The first bill, AB2771, bans the manufacture, sale, and delivery of cosmetic products containing per- and polyfluoroalkyl substances (PFAS), known to cause cancer and thyroid disease.

“Toxic PFAS have no place in our consumer products,” said state Assembly member Laura Friedman (D), who authored the bill.

“Californians won’t have to worry that they’re putting their health, or the health of their loved ones, at risk by doing something as routine as applying lotion or wearing makeup,” she added.

Meanwhile, the second bill, AB 1817, largely prohibits using PFAs in the textile industry, with a few exceptions. It will also require manufacturers to provide a certificate of compliance, The Hill reported.

The passing of the two bills marks the first significant step taken by a state to end the use of forever chemicals in the apparel and cosmetics industries, setting up a framework for other states around the country to end pollution caused by the use of PFAs.
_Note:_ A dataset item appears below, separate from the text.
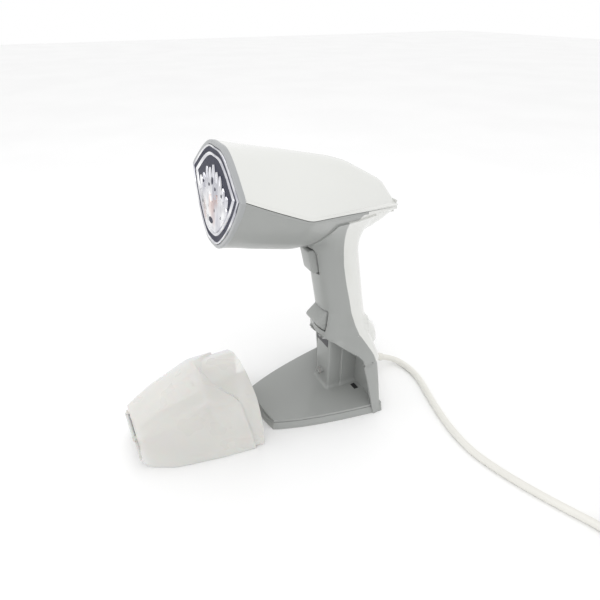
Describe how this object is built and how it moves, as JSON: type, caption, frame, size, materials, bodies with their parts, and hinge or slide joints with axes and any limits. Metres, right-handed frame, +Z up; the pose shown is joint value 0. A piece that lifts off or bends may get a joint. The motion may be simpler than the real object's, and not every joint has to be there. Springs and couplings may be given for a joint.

These two bills build on two different laws that prohibit the use of PFAs in food packaging and children’s products starting next year.

The news comes just days after a new study revealed that millions of Americana and Canadian students are being exposed to forever chemicals used in manufacturing school uniforms.

“The functionality that PFAS provides—a more stain-resistant coat or more breathable yet water-resistant gym shorts—is not necessary and certainly not worth the health risks,” said Natural Resources Defense Council (NRDC) Director Sujatha Bergen. “We lived just fine without these chemicals before, and brands could phase them out quickly if they chose to.”